The Ravens are still in the playoffs! It looks bleak for the (2001 and 2012) defending Champs, but...a win in Cinci could turn it around.
I just watched Pittsburgh beat Green Bay yesterday. Great game...

Chris Knipp
12-23-2013, 01:18 PM
Thanks again, Johann. Links are essential to me, a great online resource to quietly enrich reviews, with background and context, for those who want to follow up on them.

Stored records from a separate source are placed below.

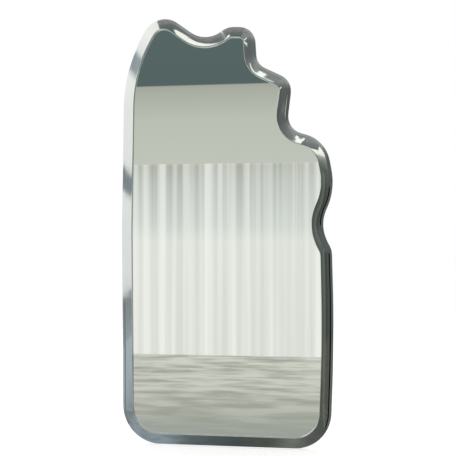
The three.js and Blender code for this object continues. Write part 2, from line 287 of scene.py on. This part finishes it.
upright = {"Geometry": skin, "Rotation": (math.pi / 2, 0, 0), "Translation": HANGER_LINE}
skin = shape.add("GeometryNodeTransform", values=upright)
wall = {"thickness": SHEET * MM, "offset": -1, "use_even_offset": True}
line = drawn("outline", list(OUTLINE.values()), closed=True)
moulding = shape.made_into("moulding", line, skin, polished_steel, [("SOLIDIFY", wall)])
bpy.data.objects.remove(bpy.data.objects["section"])
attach(moulding, "mirror")
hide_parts("frame_moulding")

# ------------------------------------------------------------------ glass
# The pane: clear float glass, silvered and painted behind, cut to the frame's outline and held behind its
# lip. A little green shows where light passes the glass twice, and the surface has the odd wiped mark.

PANE_BACK = -0.026  # y of the silvering and the paint over it


def coated(node, material):
    """Gives a piece of the solids' own its finish."""
    node.data.materials.clear()
    node.data.materials.append(material)


silvered_glass, tree, shader = finish_of("silvered_glass", Metallic=1.0, Coat_Roughness=0.01, Coat_IOR=1.5)
place = tree.add("ShaderNodeTexCoord", out="Object")
depth = tree.add("ShaderNodeSeparateXYZ", values={0: place}).also("Y")
backing = between(tree, depth, PANE_BACK - 0.0002, PANE_BACK + 0.0002)
tint = tree.mix(grain(tree, place, 2.5), (0.825, 0.842, 0.828, 1), (0.85, 0.862, 0.848, 1))
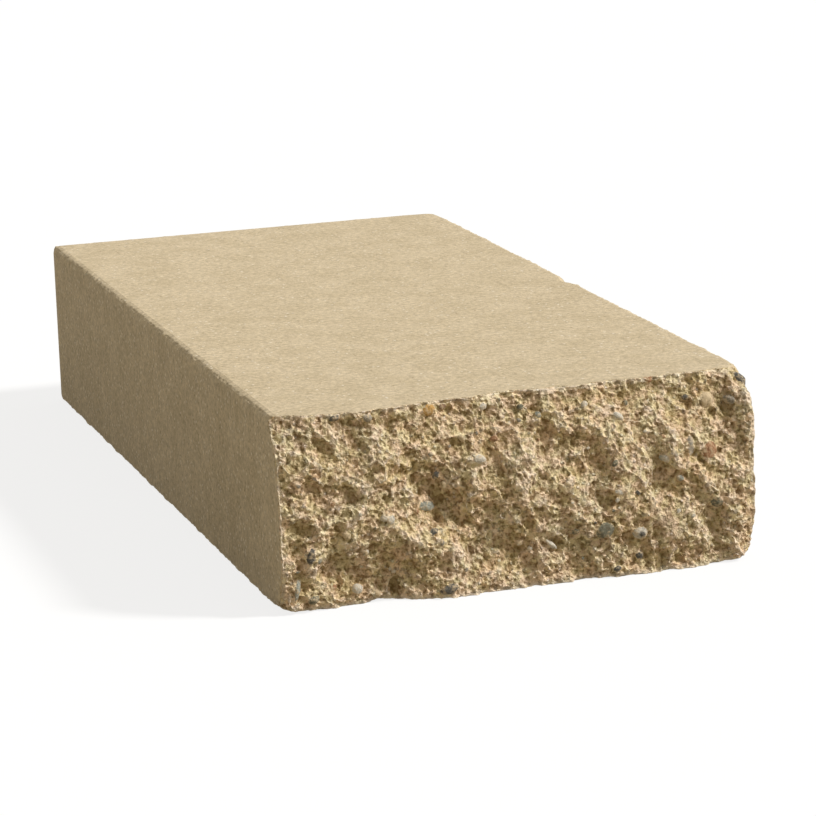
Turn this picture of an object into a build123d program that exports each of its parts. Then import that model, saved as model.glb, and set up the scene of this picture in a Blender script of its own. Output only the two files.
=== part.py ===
"""Split-face wall cap block: one piece of dry-cast concrete.

The block is pressed in a steel mould as half of a pair, and a splitter breaks the pair apart, so five of its
faces are flat and one short end is a rough fracture. Its frame: X across the width, +Y from the fracture to
the moulded back end, +Z up, with the origin at the middle of the underside. All sizes are in millimetres.
"""

import os
from math import cos, exp, pi, radians, sin

from build123d import *

# Overall sizes
length = 397.0  # moulded back end to the foremost point of the fracture
width = 194.0  # between the two long moulded sides
height = 76.0

# Moulded arrises
corner_radius = 3.0  # upright corners of the back end, rounded in the mould
arris_radius = 1.2  # top and bottom arrises, dulled as the block leaves the mould

# Fracture: how far the broken surface falls behind its foremost point, at even stations from left to right
top_fall = (11.5, 5.5, 5.0, 9.0, 12.5, 11.5, 11.0, 12.0, 11.5)  # along the top arris
middle_fall = (2.5, 3.0, 6.5, 7.0, 3.5, 6.0, 2.0, 2.0, 3.5)  # half way up
bottom_fall = (4.0, 6.5, 5.5, 2.0, 3.0, 3.5, 2.0, 2.5, 3.5)  # along the bottom arris

# Fracture: fine slanting steps, which run down to the right as the crack did
step_spacing = 19.0
step_rise = 0.5
step_slant = radians(38)  # from the X axis to the direction across the steps
step_waver = 1.1  # how far the steps wander from straight, in radians of their phase
waver_spacing = 47.0

# Fracture: hollows where flakes came away. Each has its place across the width and the height, its reach along
# and across its own slant, the slant in degrees, and its depth.
hollows = (
    (0.18, 0.11, 21, 8, -38, 2.5),
    (0.29, 0.60, 13, 4, -50, 2.0),
    (0.30, 0.76, 30, 7, -69, 2.0),
    (0.31, 0.94, 30, 7, 2, 1.5),
    (0.35, 0.41, 13, 4, -58, 1.6),
    (0.42, 0.20, 15, 7, 8, 2.0),
    (0.47, 0.12, 4, 8, 0, 1.6),
    (0.54, 0.53, 5, 6, 0, 2.5),
    (0.57, 0.70, 7, 16, 0, 2.0),
    (0.70, 0.32, 12, 7, -55, 2.0),
    (0.79, 0.54, 14, 4, -70, 2.5),
    (0.90, 0.28, 8, 5, -60, 2.0),
    (0.93, 0.12, 9, 8, 0, 2.0),
)

# Fracture: lumps and ridges left standing, described in the same way, with their height
lumps = (
    (0.03, 0.82, 13, 11, -17, 3.5),
    (0.07, 0.30, 4, 8, 0, 2.0),
    (0.20, 0.70, 12, 9, 50, 2.0),
    (0.23, 0.61, 11, 4, -28, 1.5),
    (0.29, 0.30, 20, 7, -24, 3.5),
    (0.32, 0.72, 13, 4, -52, 2.0),
    (0.39, 0.58, 7, 14, 0, 3.0),
    (0.51, 0.46, 8, 7, 0, 2.0),
    (0.61, 0.45, 23, 16, -38, 5.5),
    (0.64, 0.81, 28, 12, -17, 4.0),
    (0.68, 0.73, 18, 5, -50, 1.8),
    (0.70, 0.34, 7, 13, -12, 2.5),
    (0.80, 0.29, 15, 4, -38, 2.2),
    (0.81, 0.73, 15, 4, -66, 3.0),
    (0.82, 0.26, 9, 12, 0, 2.0),
    (0.90, 0.43, 13, 4, -40, 2.0),
    (0.96, 0.19, 5, 11, 0, 2.4),
    (1.00, 0.84, 7, 12, 0, 5.5),
)

# Fracture: spacing of the points that carry the surface, and how far it runs past the block before it cuts
section_rise = 4.6
station_pitch = 4.8
overrun = 7.0

# Chips knocked off the arrises: half the chip's length along the arris, and its depth
side_chip_reach, side_chip_depth = 10.5, 3.6
side_chip_place = 0.52  # along the right-hand top arris, from the fracture to the back
foot_chip_reach, foot_chip_depth = 6.0, 2.6
foot_chip_place = 0.21  # along the fracture's bottom arris, from left to right
back_corner_reach, back_corner_depth = 9.0, 3.2
front_corner_reach, front_corner_depth = 11.0, 5.2
foot_corner_reach, foot_corner_depth = 8.0, 3.4
left_foot_reach, left_foot_depth = 8.0, 4.2
nick_reach, nick_depth = 4.5, 1.3
left_nick_places = (0.30, 0.83)  # along the left-hand top arris
right_nick_places = (0.17, 0.36, 0.71)  # along the right-hand top arris

# Places that follow from the sizes
front = -length / 2
back = length / 2
right = width / 2
left = -width / 2


def along(line, share):
    """The value at a share of the way along a line of evenly spaced values, eased between them."""
    place = min(max(share, 0.0), 1.0) * (len(line) - 1)
    station = min(int(place), len(line) - 2)
    ease = (1 - cos(pi * (place - station))) / 2
    return line[station] + (line[station + 1] - line[station]) * ease


def swell(x, z, place_across, place_up, reach_along, reach_across, slant, height_there):
    """What one hollow or lump adds at one point across the end."""
    aside = x - left - place_across * width
    above = z - place_up * height
    turned_along = aside * cos(radians(slant)) + above * sin(radians(slant))
    turned_across = above * cos(radians(slant)) - aside * sin(radians(slant))
    return height_there * exp(-((turned_along / reach_along) ** 2) - (turned_across / reach_across) ** 2)


def fall(x, z):
    """How far the fracture lies behind a plane across the end at one point."""
    across = (x - left) / width
    up = z / height
    base = along((along(bottom_fall, across), along(middle_fall, across), along(top_fall, across)), up)
    waver = step_waver * sin(2 * pi * (x * sin(step_slant) - z * cos(step_slant)) / waver_spacing)
    phase = 2 * pi * (x * cos(step_slant) + z * sin(step_slant)) / step_spacing + waver
    steps = step_rise * sin(phase)
    flaked = sum(swell(x, z, *hollow) for hollow in hollows)
    standing = sum(swell(x, z, *lump) for lump in lumps)
    return base + steps + flaked - standing


def evenly(start, end, pitch):
    """Evenly spaced places from start to end, about a pitch apart."""
    count = max(round((end - start) / pitch), 3)
    return [start + (end - start) * i / count for i in range(count + 1)]


def knock_off(arris_point, outward, reach, depth):
    """Take a shell-shaped chip out of the part being built, centred on a point of an arris."""
    radius = (reach**2 + depth**2) / (2 * depth)
    centre = Vector(*arris_point) + Vector(*outward).normalized() * (radius - depth)
    with Locations(centre):
        Sphere(radius, mode=Mode.SUBTRACT)


# The points that carry the surface, and the foremost of them, which the block's length is measured to
stations = evenly(left - overrun, right + overrun, station_pitch)
levels = evenly(-overrun, height + overrun, section_rise)
foremost = min(fall(x, z) for x in stations for z in levels if abs(x) < right and 0 < z < height)

# The other half of the moulded pair, from the fracture outwards, lofted up through plan sections
with BuildPart() as other_half:
    for level in levels:
        with BuildSketch(Plane.XY.offset(level)):
            with BuildLine():
                crack = Spline(*[(x, front + fall(x, level) - foremost) for x in stations])
                Polyline(
                    crack @ 1,
                    (right + overrun, front - overrun),
                    (left - overrun, front - overrun),
                    crack @ 0,
                )
            make_face()
    loft()

with BuildPart() as cap_block:
    # The moulded block, run out past the fracture
    with BuildSketch():
        with Locations((0, (back + front - overrun) / 2)):
            Rectangle(width, length + overrun)
    extrude(amount=height)
    fillet(cap_block.edges().filter_by(Axis.Z).group_by(Axis.Y)[-1], corner_radius)
    fillet(cap_block.faces().sort_by(Axis.Z)[-1].edges(), arris_radius)
    fillet(cap_block.faces().sort_by(Axis.Z)[0].edges(), arris_radius)

    # The splitter breaks the other half away
    add(other_half.part, mode=Mode.SUBTRACT)

    # Chips from handling
    top_front = front + fall(right, height) - foremost
    foot_front = front + fall(right, 0) - foremost
    left_foot_front = front + fall(left, 0) - foremost
    foot_chip_front = front + fall(left + foot_chip_place * width, 0) - foremost
    knock_off((right, front + side_chip_place * length, height), (1, 0, 1), side_chip_reach, side_chip_depth)
    knock_off((left + foot_chip_place * width, foot_chip_front, 0), (0, -1, -1), foot_chip_reach, foot_chip_depth)
    knock_off((right, back, height), (1, 1, 1), back_corner_reach, back_corner_depth)
    knock_off((right, top_front, height), (1, -1, 1), front_corner_reach, front_corner_depth)
    knock_off((right, foot_front, 0), (1, -1, -1), foot_corner_reach, foot_corner_depth)
    knock_off((left, left_foot_front, 0), (-1, -1, -1), left_foot_reach, left_foot_depth)
    for place in left_nick_places:
        knock_off((left, front + place * length, height), (-1, 0, 1), nick_reach, nick_depth)
    for place in right_nick_places:
        knock_off((right, front + place * length, height), (1, 0, 1), nick_reach, nick_depth)

cap_block.part.label = "cap_block"
os.makedirs("parts", exist_ok=True)
export_step(cap_block.part, "parts/cap_block.step")
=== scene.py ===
# %% [markdown]
# # A split-face wall cap
# This lesson turns the plain solid of a concrete wall cap into one that looks cast, split and handled. The
# real block is pressed from a dry, sandy mix in a steel mould, two at a time, and a splitter then breaks the
# pair apart. Its moulded faces are flat and sandy. Its split end shows what is inside: clumps of sand, small
# pebbles, and hollows where flakes came away. All lengths in this file are in metres, in the solid's own
# frame: X across the split end, +Y towards the moulded back end, and Z up.

from math import cos, radians, sin

import bpy
import numpy as np
from mathutils import Euler, Matrix, Vector


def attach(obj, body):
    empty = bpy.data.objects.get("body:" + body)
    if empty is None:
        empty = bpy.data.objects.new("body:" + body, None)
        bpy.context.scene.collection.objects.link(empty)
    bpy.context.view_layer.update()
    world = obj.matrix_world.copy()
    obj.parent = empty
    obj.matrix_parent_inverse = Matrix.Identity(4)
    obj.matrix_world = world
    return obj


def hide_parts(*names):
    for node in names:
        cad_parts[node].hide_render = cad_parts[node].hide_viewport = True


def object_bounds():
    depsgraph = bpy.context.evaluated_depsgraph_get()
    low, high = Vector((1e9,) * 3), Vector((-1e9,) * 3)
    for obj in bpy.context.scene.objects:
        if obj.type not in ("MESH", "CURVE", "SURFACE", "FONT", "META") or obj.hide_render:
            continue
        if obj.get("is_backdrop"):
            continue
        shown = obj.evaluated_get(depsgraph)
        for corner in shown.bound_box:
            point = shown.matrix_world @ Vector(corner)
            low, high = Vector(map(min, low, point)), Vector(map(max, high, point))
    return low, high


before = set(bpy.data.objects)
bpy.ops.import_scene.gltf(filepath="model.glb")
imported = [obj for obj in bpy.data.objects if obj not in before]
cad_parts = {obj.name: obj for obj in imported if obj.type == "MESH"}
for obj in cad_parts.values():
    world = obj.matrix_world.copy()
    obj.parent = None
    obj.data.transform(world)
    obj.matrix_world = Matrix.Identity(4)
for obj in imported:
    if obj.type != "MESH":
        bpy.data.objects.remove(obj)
solid_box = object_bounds()
MM = 0.001
left, front, bottom = solid_box[0]
right, back, top = solid_box[1]
print("solid, mm:", [round(edge / MM, 1) for edge in (right - left, back - front, top - bottom)])

# %% [markdown]
# ## A skin that can be carved
# The solid's faces are as large as they can be, and a fracture needs a fine, even net of faces to carry its
# grain. The solid itself must stay as it is, so a copy of it is worked on. Subdividing the copy would keep
# its long thin triangles. A voxel remesh wraps it in small squares of one size instead, and it also fuses
# what overlaps, which the pebbles will need later. The first skin is coarse, because the large shapes come
# first.

# %% Copy and remesh
COARSE = 1.1 * MM
FINE = 0.52 * MM


def pick_only(thing):
    """Deselect everything, then select one object and make it the active one."""
    bpy.ops.object.select_all(action="DESELECT")
    thing.select_set(True)
    bpy.context.view_layer.objects.active = thing


def apply_modifier(thing, kind, **settings):
    """Add a modifier, set it up and apply it."""
    pick_only(thing)
    modifier = thing.modifiers.new(kind.lower(), kind)
    for name, value in settings.items():
        setattr(modifier, name, value)
    bpy.ops.object.modifier_apply(modifier=modifier.name)


def rows_of(items, name):
    """A value of three numbers, such as the place or the normal, for every vertex or face."""
    flat = np.empty(len(items) * 3, np.float32)
    items.foreach_get(name, flat)
    return flat.reshape(-1, 3)


def places(thing):
    return rows_of(thing.data.vertices, "co")


def put_back(thing, at):
    thing.data.vertices.foreach_set("co", at.ravel())
    thing.data.update()


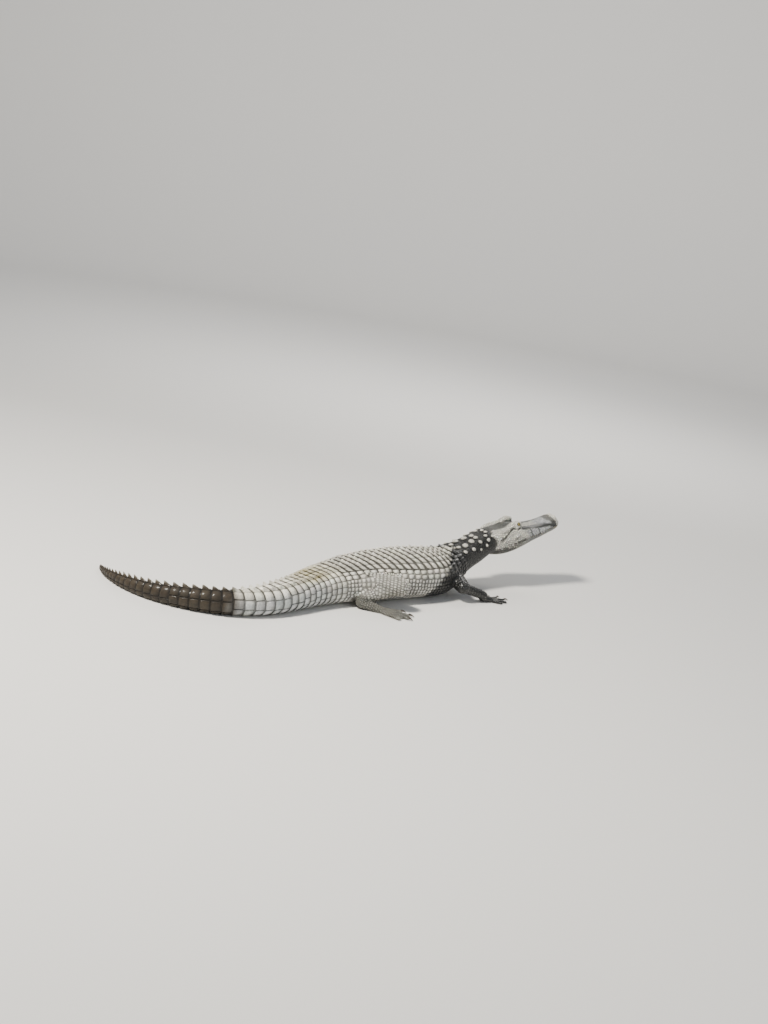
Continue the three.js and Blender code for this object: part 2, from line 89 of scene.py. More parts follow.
def linked(name, data):
    # a new object of the scene
    piece = bpy.data.objects.new(name, data)
    bpy.context.scene.collection.objects.link(piece)
    return piece


def meshOf(bm, name, smooth=False):
    # a mesh from a finished bmesh
    if smooth:
        for face in bm.faces:
            face.smooth = True
    mesh = bpy.data.meshes.new(name)
    bm.to_mesh(mesh)
    bm.free()
    return mesh


def moveVerts(verts, spots):
    for vert, spot in zip(verts, spots):
        vert.co = spot


def smoothVerts(bm, verts, factor):
    bmesh.ops.smooth_vert(bm, verts=verts, factor=factor, use_axis_x=True, use_axis_y=True, use_axis_z=True)


def awayFrom(points, spot):
    return np.linalg.norm(points - spot, axis=-1)


def keyTree(spots):
    keys = KDTree(len(spots))
    for index, spot in enumerate(spots):
        keys.insert(spot, index)
    keys.balance()
    return keys


def mix(low, high, share):
    return low + (high - low) * share


def ramp(value, low, high):
    share = np.clip((np.asarray(value, float) - low) / (high - low), 0, 1)
    return share * share * (3 - 2 * share)


def bump(value, middle, width):
    return np.exp(-(((np.asarray(value, float) - middle) / width) ** 2))


def unit(vectors):
    return vectors / np.maximum(np.linalg.norm(vectors, axis=-1, keepdims=True), 1e-12)


def smoothThrough(places, values):
    # the local cubic curve that the solids follow
    places = np.asarray(places, float)
    values = np.asarray(values, float)
    last = len(places) - 1

    def evaluate(where):
        spot = np.clip(np.asarray(where, float), places[0], places[-1])
        right = np.clip(np.searchsorted(places, spot, side="right"), 1, last)
        left = right - 1
        before = np.where(left > 0, left - 1, right)
        after = np.where(right < last, np.minimum(right + 1, last), left)
        start = places[left]
        end = places[right]
        reach = (end - start) / 2
        pull = reach / (start - places[before])
        push = reach / (places[after] - end)
        run = (spot - start) / (end - start)
        first = -pull * run**3 + 2 * pull * run**2 - pull * run
        second = (1 + pull) * run**3 + (-1.5 - 2 * pull) * run**2 + (-0.5 + pull) * run + 1
        third = (-1 - push) * run**3 + (1.5 + push) * run**2 + 0.5 * run
        fourth = push * run**3 - push * run**2
        return (
            first * values[before] + second * values[left] + third * values[right] + fourth * values[after]
        )

    return evaluate


stations = np.array(bodyPlan["stations"])
halfWidth, topHeight, lowHeight = (
    smoothThrough(stations[:, 0], stations[:, column]) for column in range(1, 4)
)
headingRows = np.array(bodyPlan["headings"], float)
headingAt = smoothThrough(headingRows[:, 0], np.radians(headingRows[:, 1]))


def walkMidline():
    # from the snout back to the tail tip, with the middle of the belly at the origin
    steps = bodyPlan["steps"]
    middles = (np.arange(steps) + 0.5) / steps
    turns = headingAt(middles)
    strides = -np.stack([np.cos(turns), np.sin(turns)], 1) * bodyPlan["length"] / steps
    points = np.vstack([np.zeros(2), np.cumsum(strides, 0)])
    place = bodyPlan["belly"] * steps
    belly = mix(points[int(place)], points[int(place) + 1], place - int(place))
    return points - belly


midline = walkMidline()
snoutSpot = midline[0]


def middleAt(along):
    along = np.asarray(along, float)
    place = np.clip(along, 0, 1) * bodyPlan["steps"]
    step = np.minimum(place.astype(int), bodyPlan["steps"] - 1)
    share = (place - step)[..., None]
    flat = mix(midline[step], midline[step + 1], share)
    height = (topHeight(along) + lowHeight(along)) / 2
    return np.concatenate([flat, height[..., None]], -1)


def axesAt(along):
    near = 0.01
    along = np.asarray(along, float)
    forward = unit(middleAt(along - near) - middleAt(along + near))
    left = unit(np.stack([-forward[..., 1], forward[..., 0], forward[..., 2] * 0], -1))
    return forward, left, np.cross(forward, left)


def crestRise(along):
    plan = bodyPlan
    onNeck = ramp(along, 0.14, 0.18)
    onTail = ramp(along, plan["trunkEnd"] - 0.02, 0.6)
    tip = 1 - ramp(along, 0.9, 1)
    paired = 1 - ramp(along, plan["crestJoin"] - 0.03, plan["crestJoin"] + 0.03)
    return onNeck * mix(plan["keel"], plan["crest"] * tip, onTail) * mix(1, paired, onTail)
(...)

Baltimore, yes. Charm City. Maligned but proud. And historic-- Poe, Menckin. The composition of The Star-Spangled Banner, and these three directors. Levinson's Baltimore is romanticized in the later films, but still basically accurate as to locations. Diner depicts exactly my generation,with many real locations in the shooting. When you go inside the hair studio where Mickey Rourke works, or the movie theater, the scene was shot inside that hair salon and that cinema. with the difference between my life and the Diner guys' that I went away to college, and they all stay in Baltimore. John Waters has described Balitimore a lot in his writings and talks. Tin Men isn't my world but depicts a side of Baltimore with great verve and humor.

Johann
12-23-2013, 01:22 PM
IT CAME FROM BALTIMORE!

John Waters. What a man. What a director.
Not everyone's favorite movie-maker, but hey, with no oddballs and freaks, how would anything be interesting?

Chris Knipp
12-23-2013, 01:55 PM
Some of his later more "mainstream" films I watched with my mother at The Senator Theatre where they all premiered, in our old neighborhood in North Baltimore. She and I also watched a couple of Levinson's Baltimore movies at the Senator. And my mother knew Pat Waters, John Water's mother. They worked together for years at the Friends of the Towson Library. I've seen Waters in San Francisco but never spoken to him. His writing is very good; my sister gave me a couple of his books.